Mais do que isso, suscita um debate espinhoso sobre o papel das forças de segurança na disseminação e construção dos ideais fascistas e nazistas no nosso país: O pai do menor que realizou o massacre é um Oficial da Polícia Militar do Espírito Santo, que também compartilhava conteúdo nazista nas redes sociais como as matérias da época atestam.
Apesar disso, e do massacre ter sido cometido com a sua arma e o seu carro, até agora não houve nenhuma punição ao Tenente da Polícia Militar do Espírito Santo envolvido, que segue recebendo seu soldo enquanto de licença de saúde.

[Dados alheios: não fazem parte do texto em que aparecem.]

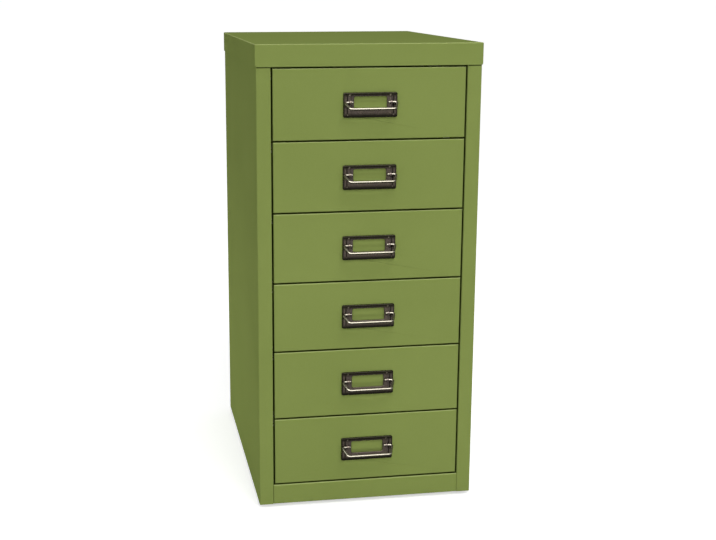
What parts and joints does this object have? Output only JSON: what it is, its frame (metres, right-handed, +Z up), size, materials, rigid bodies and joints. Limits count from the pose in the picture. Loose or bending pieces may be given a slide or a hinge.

Essa fuga à responsabilização reverbera a prática covarde que temos assistido por parte de integrantes de forças armadas e policiais envolvidos em tentativas de golpe, planejamento de assassinatos de figuras da república e discurso de ódio e que, quando confrontados com as consequências dos seus atos, se escondem sob o abrigo institucional que as fardas e carreiras de Estado os confere.
Com o lançamento do livro da companheira Flávia, queremos lançar luz sobre essas duas grandes injustiças às quais estão expostas não só as famílias atingidas – mas todas as famílias brasileiras: a ganância do capital, que atropela territórios, famílias e projetos de vida em busca do lucro – e a violência política de gênero, anticientífica, armada e fardada que caracteriza – junto com a intrínseca covardia – o fascismo à brasileira que vemos ascender desde pelo menos meados do golpe de 2016.
Que a coragem que a companheira Flávia manifestou em vida ao fazer a opção pelo conhecimento crítico e independente, a aposta na educação como vetor de mudança, e a constituição de uma carreira acadêmica aliada aos “excluídos” dos processos políticos, reparatórios e participativos inspirem cada vez mais brasileiras a construir suas trajetórias profissionais e de vida em defesa dos territórios e populações frente à ganância do capital e a ofensiva fascista que o acompanha.
Aos nossos mortos, nenhum momento de silêncio, mas uma vida de luta!